Just Won’t Leave Me a Loan

My situation got even worse when I got a call from a company that was pretending to be a different company that I owed money to, saying I owed $850 to them as well. They had all my information and were able to tell me how much I initially borrowed. I was scared and nervous that they’d try to arrest me at my workplace, so I set up a payment plan with them as well, starting off with $50. But I didn’t want to give up my money that easily, so I decided to look up the location, reviews, etc. of this company. The company was a fraud and I had almost paid them $850! The thought of being possibly swindled made my stomach turn, and I knew in order to prevent any more of these occurrences I had to take action.

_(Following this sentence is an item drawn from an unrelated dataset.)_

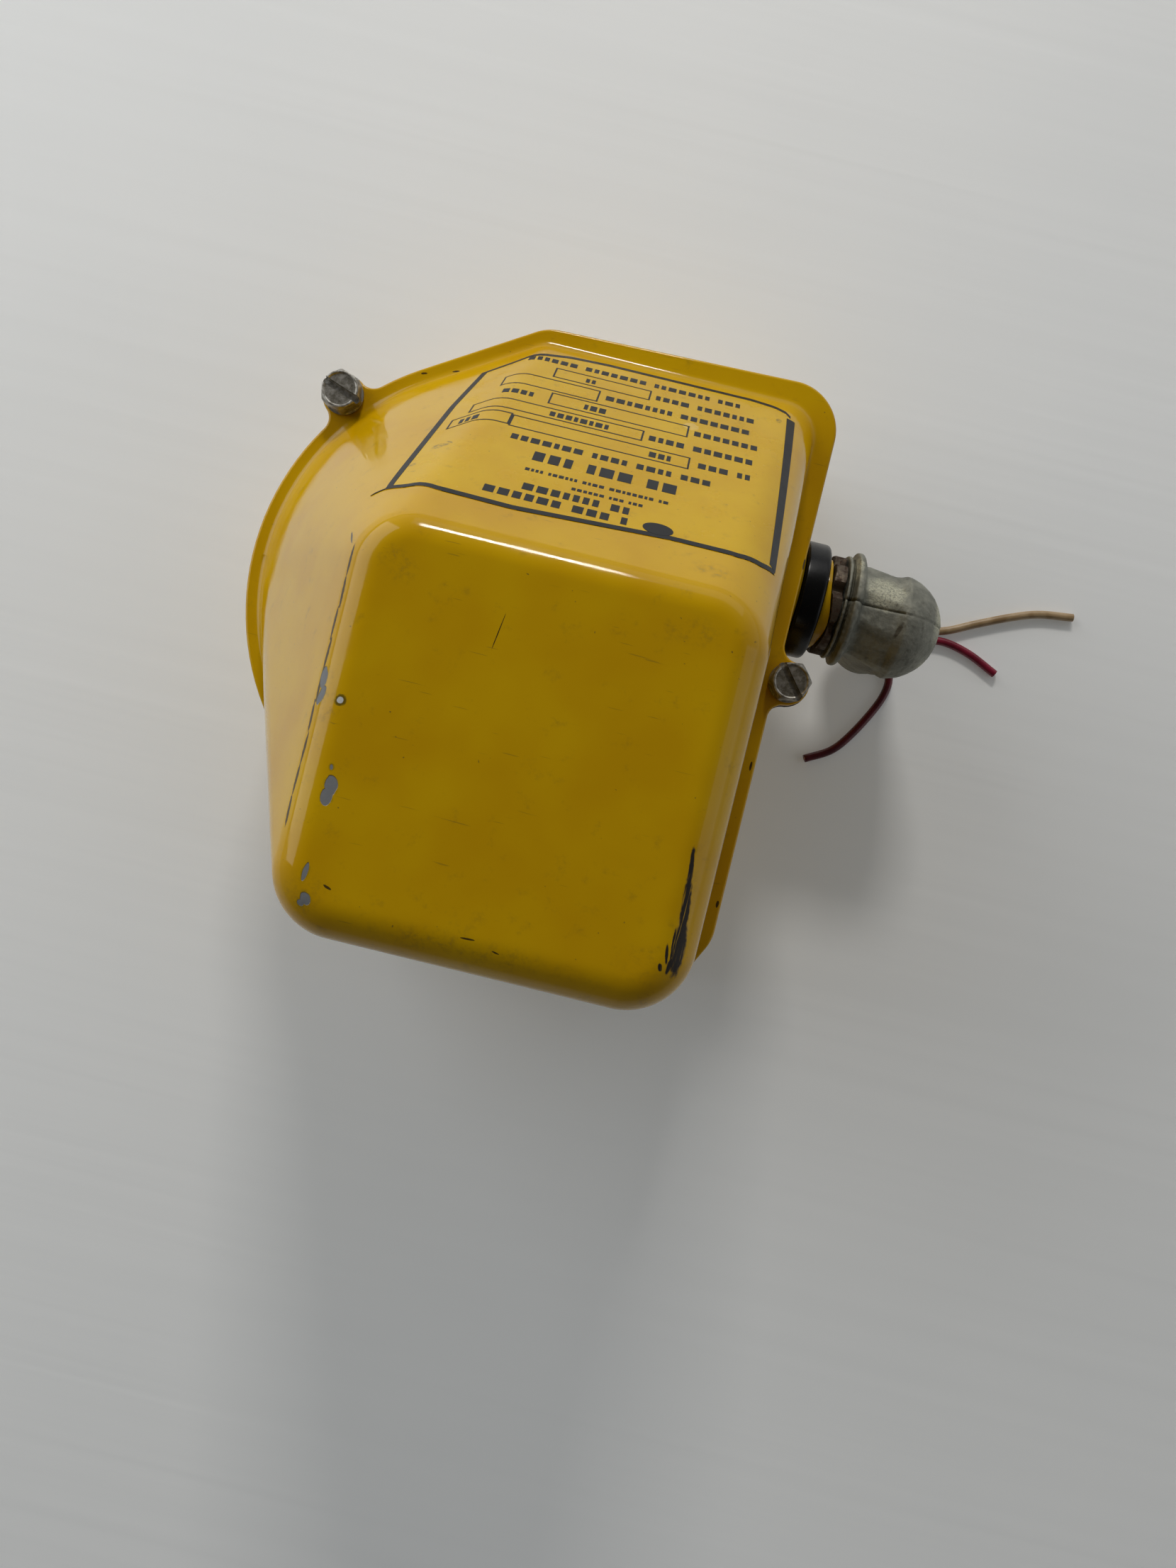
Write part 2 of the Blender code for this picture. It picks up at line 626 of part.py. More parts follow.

I was able to get out of this situation by following procedures given to me by the police and the Federal Trade Commission. They instructed me to close my bank account and, if I got any more calls from payday scammers, to inform them that law enforcement would be contacted.

FTC Action Stops Massive Payday Loan Fraud Scheme

The settlements stem from charges the FTC filed last year alleging that Timothy A. Coppinger, Frampton T. Rowland III, and their companies targeted online payday loan applicants and, using information from lead generators and data brokers, deposited money into those applicants’ bank accounts without their permission. The defendants then withdrew reoccurring “finance” charges without any of the payments going to pay down the principal owed. The court subsequently halted the operation and froze the defendants’ assets pending litigation.

Since then there has been a crackdown on online payday loans and they’re even illegal in some states. I was glad I paid back all of the loans I borrowed money from and put my payday loan borrowing days behind me.